No matter what happens for the time being and into the foreseeable future, I can't think that private enterprise could bootstrap themselves to Mars for no return on investment beyond nebulous concepts like 'exploration' or 'colonization'. It's to vague and there's no guarantee of return which is the big payoff for corporate sponsorship. Now, a private moon drive for industrial/mining/development purposes, I can see that working for Corporate interests.

God bless these crazy bastards. Success or failure, what they're trying to do should make the whole goddamn world sit up and take notice. We're talking about the human race leaving Earth and setting foot on another planet - reaching for the stars in the most literal sense possible. As a species that's the kind of thing that should unite us all, in spirit at the very least.

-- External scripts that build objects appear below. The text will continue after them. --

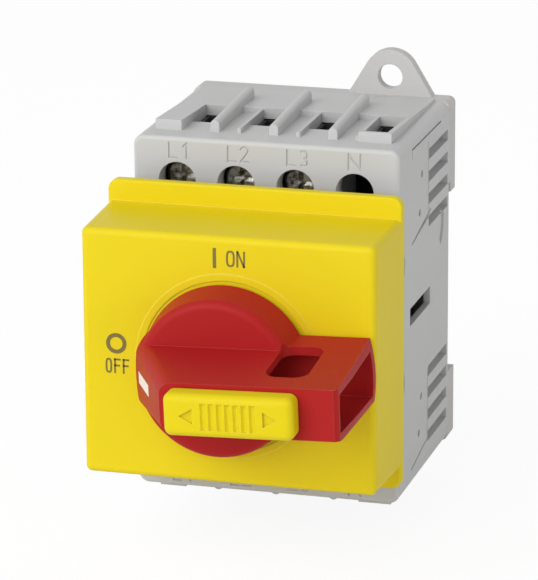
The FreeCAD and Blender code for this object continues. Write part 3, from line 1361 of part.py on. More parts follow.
def carrier():
    """Sliding contact carrier with its follower arms and bridge stirrups."""
    plate = block("carrier_plate", even(inner_half - 0.8), (carrier_front, carrier_rear),
                  even(size["carrier_half"]))
    pieces = [rounded("carrier_plate_soft", plate, 0.8, lambda edge: runs_along(edge, "y"))]
    reach = size["drum_radius"] + size["drum_play"]
    for number, sign in enumerate((-1, 1)):
        x_span = span(reach * sign, (reach + size["arm_thick"]) * sign)
        pieces.append(block("carrier_arm_%d" % number, x_span, (pin_depth - 1.3, carrier_front + 1),
                            even(size["arm_half"])))
        start = reach - size["cam_pin_length"] if sign > 0 else -reach - 0.5
        pieces.append(rod("carrier_pin_%d" % number, "x", size["cam_pin"], (start, pin_depth, 0),
                          size["cam_pin_length"] + 0.5))
    stirrup_rear = bridge_rear + size["stirrup_thick"] + 0.1
    half = size["stirrup_half"]
    for label, step in poles:
        middle = pole_centre(step)
        near_side = size["bridge_half_width"] + 0.2
        far_side = near_side + size["finger_thick"]
        for number, sign in enumerate((-1, 1)):
            x_span = span(middle + near_side * sign, middle + far_side * sign)
            pieces.append(block("finger_%s_%d" % (label, number), x_span, (carrier_rear - 1, stirrup_rear),
                                even(half)))
        pieces.append(block("stirrup_" + label, even(far_side, middle), (bridge_rear + 0.1, stirrup_rear),
                            even(half)))
    holes = guide_rods("carrier_guide", size["guide_radius"] + size["slip"], carrier_front - 1,
                       size["carrier_thick"] + 2)
    sub_part(cut("contact_carrier_solid", join("carrier_blank", pieces), holes), "contact_carrier")


def guide_pins():
    rear = guide_foot
    front = mechanism_rear - 3.9
    sub_part(join("guide_pins_solid", guide_rods("guide_pin", size["guide_radius"], front, rear - front)),
             "guide_pins")


def contact_bridges():
    """Moving bridge and its spring for every pole."""
    for label, step in poles:
        middle = pole_centre(step)
        strip = block("bridge_strip_" + label, even(size["bridge_half_width"], middle),
                      (bridge_front, bridge_rear), even(size["bridge_half_length"]))
        buttons = [rod("bridge_button_%s_%d" % (label, number), "y", size["pad_radius"],
                       (middle, bridge_rear - 0.2, size["pad_reach"] * sign), size["pad_thick"] + 0.2)
                   for number, sign in enumerate((-1, 1))]
        sub_part(join("bridge_solid_" + label, [strip] + buttons), "contact_bridge_" + label)
        coil("contact_spring_" + label, "y", (middle.value, carrier_rear.value + 0.02, 0),
             bridge_front.value - carrier_rear.value - 0.04, size["contact_coil"].value, 3)


# ---------------------------------------------------------------- terminals

def fixed_contacts():
    """Bent copper strip from every clamp down to its fixed button."""
    half = contact_half
    thick = size["strip"]
    outer = size["riser_reach"] + thick
    clamp_seat = face + size["clamp_front"] + size["clamp_depth"] - size["clamp_wall"] - 0.1
    for name, side, axis in sides:
        for label, step in poles:
            middle = pole_centre(step)
            tip = axis + size["contact_overlap"] * side
            tag = "%s_%s" % (name, label)
            pieces = [
                block("strip_head_" + tag, even(half, middle), (clamp_seat - thick, clamp_seat),
                      span(size["riser_reach"] * side, tip)),
                block("strip_riser_" + tag, even(half, middle), (clamp_seat - thick, seat_top),
                      span(size["riser_reach"] * side, outer * side)),
                block("strip_foot_" + tag, even(half, middle), (strip_front, seat_top),
                      span(size["contact_inner"] * side, outer * side)),
                rod("strip_button_" + tag, "y", size["pad_radius"],
                    (middle, button_front, size["pad_reach"] * side), size["pad_thick"] + 0.2),
            ]
            sub_part(join("strip_solid_" + tag, pieces), "%s_contact_%s" % (name, label))


def clamps_and_screws():
    """Cage clamp and cross-head screw for every connected terminal."""
    front = face + size["clamp_front"]
    rear = front + size["clamp_depth"]
    for name, side, axis in sides:
        for label, step in poles:
            middle = pole_centre(step)
            tag = "%s_%s" % (name, label)
            raw = block("cage_block_" + tag, even(clamp_half, middle), (front, rear),
                        even(size["clamp_half_height"], axis))
            soft = rounded("cage_soft_" + tag, raw, 0.8, lambda edge: runs_along(edge, "z"))
            passage = block("cage_passage_" + tag,
                            even(clamp_half - size["clamp_wall"], middle),
                            (front + size["clamp_head_wall"], rear - size["clamp_wall"]),
                            even(size["clamp_half_height"] + 1, axis))
            thread = rod("cage_thread_" + tag, "y", size["screw_shank"], (middle, front - 1, axis), 4)
            sub_part(cut("cage_solid_" + tag, soft, [passage, thread]), "%s_clamp_%s" % (name, label))
            head = rod("screw_cap_" + tag, "y", size["screw_head"], (middle, screw_face, axis),
                       size["screw_head_thick"])
            cap = rounded("screw_cap_soft_" + tag, head, 0.5,
                          lambda edge: near(edge_middle(edge).y, screw_face) and edge.Length > 5)
            stem = rod("screw_stem_" + tag, "y", size["screw_shank"],
                       (middle, screw_face + size["screw_head_thick"] - 0.2, axis), size["screw_length"])
            blank = join("screw_blank_" + tag, [cap, stem])
            screw = cross_recess("screw_solid_" + tag, blank, middle, screw_face, axis)
            sub_part(screw, "%s_screw_%s" % (name, label))


def terminal_liners():
    """Black hollow liners that back the contact strips and close the bays behind the wire entries."""
    half_height = size["housing_height"] / 2
    half = bay_half - clearance
    front = face + size["clamp_front"] + size["clamp_depth"] + clearance
    rear = -size["base_plate"] - 2 * clearance
    low = size["riser_reach"] + size["strip"] + size["housing_rise"] + clearance
    high = inner_half_height - clearance
    tongue_top = half_height + size["plate_rise"] - size["entry_skin"] - clearance
    entry_rear = face + size["entry_rear"]
    for name, side, axis in sides:
        liners = []
        for number in range(4):
            middle = pole_centre(number - 1.5)
            tag = "%s_%d" % (name, number)
            left = middle - size["entry_left"] + clearance
            right = middle + entry_right - clearance
            shell = block("liner_shell_" + tag, even(half, middle), (front, rear), end_span(low, high, side))
            tongue = block("liner_tongue_" + tag, (left, right),
                           (entry_rear, entry_rear + size["entry_relief"] - clearance),
                           end_span(high - 1, tongue_top, side))
            cheek = block("liner_cheek_" + tag, (left, left + size["cheek_thick"]),
                          (face + size["entry_front"] + clearance, entry_rear + size["cheek_thick"]),
                          end_span(high, tongue_top, side))
            inside = block("liner_inside_" + tag, even(half - 1, middle), (front + 2, rear + 1),
                           end_span(low + 1, high - 1, side))
            liners.append(cut("liner_" + tag, join("liner_blank_" + tag, [shell, tongue, cheek]), [inside]))
        sub_part(join("%s_liner_solid" % name, liners), name + "_liner")


def housing_screws():
    """Four screws from the rear that clamp the base to the mechanism block."""
    head_rear = -0.2
    seat = -1.8
    tip = mechanism_rear - 4.0
    heads = body_screw_rods("screw_head", size["body_screw_head"], seat, head_rear - seat)
    stems = body_screw_rods("screw_stem", size["body_screw"], tip, seat + 0.2 - tip)
    screws = []
    for number, (head, stem) in enumerate(zip(heads, stems)):
        blank = join("housing_screw_blank_%d" % number, [head, stem])
        sign_x, sign_z = frame_screw_places()[number]
        x = body_screw_x * sign_x
        z = size["body_screw_z"] * sign_z
        slots = [block("housing_slot_%d_level" % number, even(1.4, x), (head_rear - 0.8, 1), even(0.35, z)),
                 block("housing_slot_%d_upright" % number, even(0.35, x), (head_rear - 0.8, 1), even(1.4, z))]
        screws.append(cut("housing_screw_%d" % number, blank, slots))
    sub_part(join("housing_screws_solid", screws), "housing_screws")


# ---------------------------------------------------------------- build and export

def build():
    front_housing()
    clip_edge, pad_low = rear_base()
    rail_clip(clip_edge, pad_low)
    front_cover()
    standoff_frame()
    frame_screws()
    shaft_parts()
    knob()
    pointer_mark()
    lock_slide()
    slide_catch()
    knob_screw()
    mechanism_block()
    detent_springs()
    cam_drum()
    carrier()
    guide_pins()
    contact_bridges()
    fixed_contacts()
    clamps_and_screws()
    terminal_liners()
    housing_screws()


def check_and_export():
    """Stops on any broken object, then writes one STEP file per sub-part."""
    document.recompute()
    broken = [item.Name for item in document.Objects
              if "Invalid" in item.State or "Error" in item.State]
    broken += [item.Label for item in sub_parts if item.Shape.isNull() or not item.Shape.isValid()]
    if broken:
        raise RuntimeError("broken objects: " + ", ".join(broken))
    os.makedirs("parts", exist_ok=True)
    for item in sub_parts:
        item.Shape.exportStep("parts/%s.step" % item.Label)
        box = item.Shape.BoundBox
        print("%-22s solids %d  x %.1f %.1f  y %.1f %.1f  z %.1f %.1f" % (
            item.Label, len(item.Shape.Solids), box.XMin, box.XMax, box.YMin, box.YMax, box.ZMin, box.ZMax))


build()
check_and_export()
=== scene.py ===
import json
import math

import bmesh
import bpy
from mathutils import Matrix, Vector


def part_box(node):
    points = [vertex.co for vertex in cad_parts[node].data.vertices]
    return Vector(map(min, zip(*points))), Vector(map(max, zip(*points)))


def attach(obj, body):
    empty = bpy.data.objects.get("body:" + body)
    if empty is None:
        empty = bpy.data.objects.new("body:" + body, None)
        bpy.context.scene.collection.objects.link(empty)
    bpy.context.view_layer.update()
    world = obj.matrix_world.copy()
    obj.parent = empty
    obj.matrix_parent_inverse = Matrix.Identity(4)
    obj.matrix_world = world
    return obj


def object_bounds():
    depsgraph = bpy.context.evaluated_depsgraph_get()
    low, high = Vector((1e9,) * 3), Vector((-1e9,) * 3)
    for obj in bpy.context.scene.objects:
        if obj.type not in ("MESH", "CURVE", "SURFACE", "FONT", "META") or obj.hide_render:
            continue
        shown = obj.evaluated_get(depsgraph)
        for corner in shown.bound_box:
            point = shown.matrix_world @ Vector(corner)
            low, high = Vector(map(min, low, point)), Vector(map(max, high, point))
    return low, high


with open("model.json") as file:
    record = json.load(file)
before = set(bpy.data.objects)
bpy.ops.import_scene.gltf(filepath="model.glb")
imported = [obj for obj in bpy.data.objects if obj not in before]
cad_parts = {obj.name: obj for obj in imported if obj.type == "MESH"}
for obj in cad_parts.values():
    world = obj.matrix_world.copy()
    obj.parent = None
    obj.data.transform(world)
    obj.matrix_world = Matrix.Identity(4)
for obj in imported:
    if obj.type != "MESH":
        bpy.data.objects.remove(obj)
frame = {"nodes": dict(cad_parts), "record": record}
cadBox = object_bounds()
nodes = frame["nodes"]
print("frame loaded:", len(nodes), "nodes")


# small helpers for node trees

def addNode(tree, kind, label="", **values):
    node = tree.nodes.new(kind)
    node.label = label
    for key, value in values.items():
        setattr(node, key, value)
    return node


def setInputs(node, **values):
    for key, value in values.items():
        node.inputs[key.replace("_", " ")].default_value = value
    return node


def wire(tree, source, target):
    tree.links.new(source, target)


def newGroup(name, inputs, outputs):
    group = bpy.data.node_groups.new(name, "ShaderNodeTree")
    for label, kind, value in inputs:
        socket = group.interface.new_socket(label, in_out="INPUT", socket_type=kind)
        socket.default_value = value
    for label, kind in outputs:
        group.interface.new_socket(label, in_out="OUTPUT", socket_type=kind)
    return group, group.nodes.new("NodeGroupInput"), group.nodes.new("NodeGroupOutput")


def mathNode(tree, operation, first, second=None, clamp=False):
    node = addNode(tree, "ShaderNodeMath", operation=operation, use_clamp=clamp)
    for socket, value in zip(node.inputs, (first, second)):
        if value is None:
            continue
        if isinstance(value, bpy.types.NodeSocket):
            wire(tree, value, socket)
        else:
            socket.default_value = value
    return node.outputs[0]


def noiseAt(tree, coordinates, scale, detail=2.0, roughness=0.5, stretch=None):
    vector = coordinates
    if stretch:
        mapping = setInputs(addNode(tree, "ShaderNodeMapping"), Scale=stretch)
        wire(tree, coordinates, mapping.inputs["Vector"])
        vector = mapping.outputs["Vector"]
    noise = addNode(tree, "ShaderNodeTexNoise")
    setInputs(noise, Detail=detail, Roughness=roughness)
    if isinstance(scale, bpy.types.NodeSocket):
        wire(tree, scale, noise.inputs["Scale"])
    else:
        noise.inputs["Scale"].default_value = scale
    wire(tree, vector, noise.inputs["Vector"])
    return noise.outputs["Fac"]


def aboutMiddle(tree, noise, strength):
    # a noise value of 0 to 1 becomes a shift about zero
    return mathNode(tree, "MULTIPLY", mathNode(tree, "SUBTRACT", noise, 0.5), strength)


# the effects that several materials share

toneLook = {
    "cloudScale": 38.0, "cloudDetail": 3.0, "grainDetail": 2.0, "grainRoughness": 0.6, "roughShift": 1.5,
}


def makeMouldTone():
    # broad clouding and fine speckle of a moulded plastic, as colour, roughness and height
    group, inside, outside = newGroup("mouldTone", [
        ("Colour", "NodeSocketColor", (0.5, 0.5, 0.5, 1)),
        ("Cloud", "NodeSocketFloat", 0.05),
        ("Speckle", "NodeSocketFloat", 0.03),
        ("Grain", "NodeSocketFloat", 4200.0),
        ("Roughness", "NodeSocketFloat", 0.4),
    ], [("Colour", "NodeSocketColor"), ("Roughness", "NodeSocketFloat"), ("Height", "NodeSocketFloat")])
    place = addNode(group, "ShaderNodeTexCoord").outputs["Object"]
    broad = noiseAt(group, place, toneLook["cloudScale"], toneLook["cloudDetail"])
    fine = noiseAt(group, place, inside.outputs["Grain"], toneLook["grainDetail"], toneLook["grainRoughness"])
    broadShift = aboutMiddle(group, broad, inside.outputs["Cloud"])
    fineShift = aboutMiddle(group, fine, inside.outputs["Speckle"])
    factor = mathNode(group, "ADD", mathNode(group, "ADD", broadShift, fineShift), 1.0)
    tint = addNode(group, "ShaderNodeVectorMath", operation="SCALE")
    wire(group, inside.outputs["Colour"], tint.inputs[0])
    wire(group, factor, tint.inputs["Scale"])
    wire(group, tint.outputs[0], outside.inputs["Colour"])
    roughShift = mathNode(group, "MULTIPLY", broadShift, toneLook["roughShift"])
    rough = mathNode(group, "ADD", inside.outputs["Roughness"], roughShift, True)
    wire(group, rough, outside.inputs["Roughness"])
    wire(group, fine, outside.inputs["Height"])
    return group


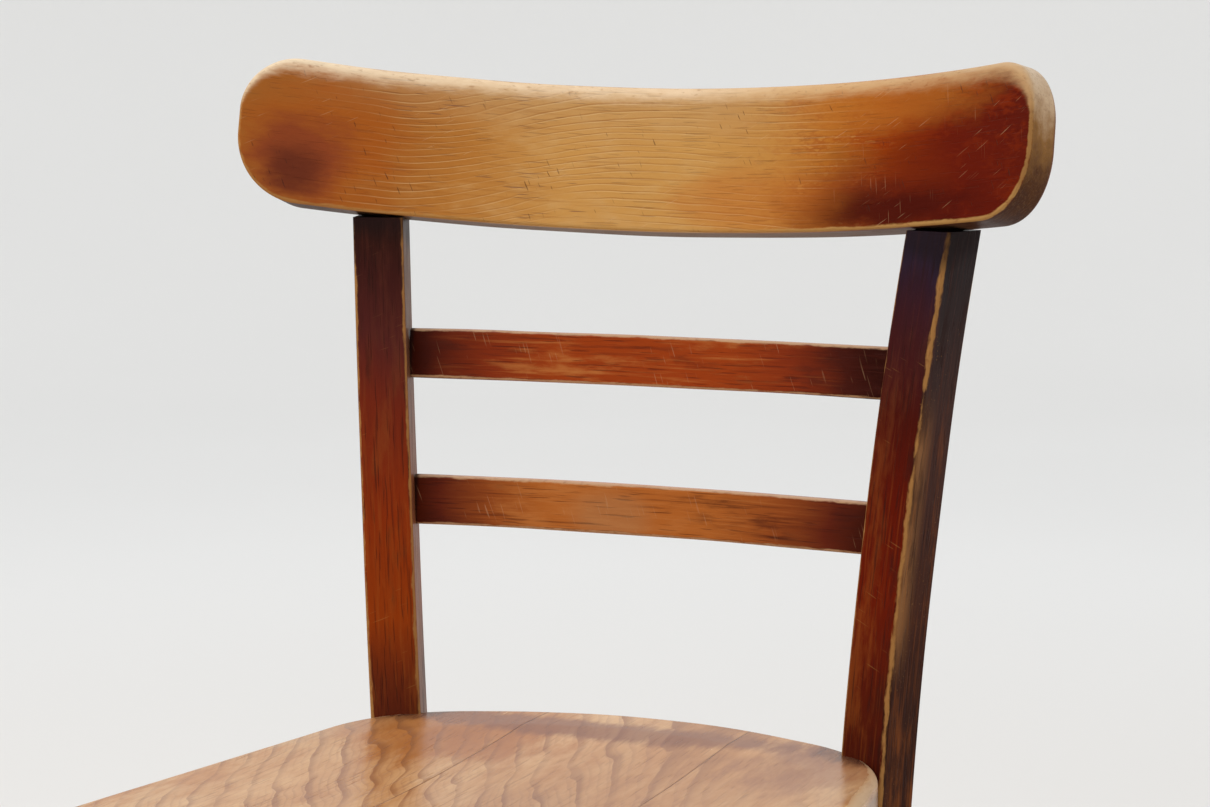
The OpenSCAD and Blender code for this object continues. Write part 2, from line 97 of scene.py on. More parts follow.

Color me nostalgic if you will, but I think back to the "Space race" of the late 50's and 60's, and wish like hell we had something like that, which could capture the imagination of an entire nation again. Sure there was fear and tension - atomic drills in the schools and the whole "red scare" BS, but the fact remains that we had a goal, a purpose. What do we have now? Trillions in debt, millions of eyes too glued to smartphones to even watch where they're walking, and collective mental scarring from some avionic demolition work over a decade ago. I know I'm speaking primarily from a USA perspective, but we need to dream again.

To any non-Americans reading, am I wrong? Is it any different where you are? Or are your countries, your homes, just as complacent?

No no no, these guys have to be made to fail somehow.

We cannot allow the first human presence on the first planet it ever steps foot on be a reality show with Doritos or Mountain Dew or Red Bull logo stickers on everything!

"One small step for man... one GIANT LEAP FOR REDBULL, IT GIVES ME WIIIINGS!"

Only the Dutch could come up with something this crazy :)

Kieve:
God bless these crazy bastards. Success or failure, what they're trying to do should make the whole goddamn world sit up and take notice. We're talking about the human race leaving Earth and setting foot on another planet - reaching for the stars in the most literal sense possible. As a species that's the kind of thing that should unite us all, in spirit at the very least.

Color me nostalgic if you will, but I think back to the "Space race" of the late 50's and 60's, and wish like hell we had something like that, which could capture the imagination of an entire nation again. Sure there was fear and tension - atomic drills in the schools and the whole "red scare" BS, but the fact remains that we had a goal, a purpose. What do we have now? Trillions in debt, millions of eyes too glued to smartphones to even watch where they're walking, and collective mental scarring from some avionic demolition work over a decade ago. I know I'm speaking primarily from a USA perspective, but we need to dream again.

To any non-Americans reading, am I wrong? Is it any different where you are? Or are your countries, your homes, just as complacent?

You sir, should be a preacher. you kinda remind me of that McAvoy speech at the beginning of The Newsroom.

And no, you're not wrong. It's like nobody gives a crap about anything that matters anymore and everyone gets worked up about non-issues.

unabomberman:
I dunno what this is supposed to mean when they say "everyone" and "of one country". Meaning: who gets dibs on Mars' sites? Who is to say that a corporation's claim to martian soil won't have as much standing as that of some government? Is Earth law even binding over there? Now, assuming everything goes as planned (big if), then this bears mentioning.

I know it may seem like I'm getting ahead of myself, but 2018 is not so far away and at least some of those kinks should be ironed out before then.

I think he just wants a Earth Federation instead of seperate countries claiming stakes. As it is currently, international treaties claim that there can be no claim on extrateretrial bodies. meaning if you got to mars you can explait it but so can the next guy and you can do nothing about it.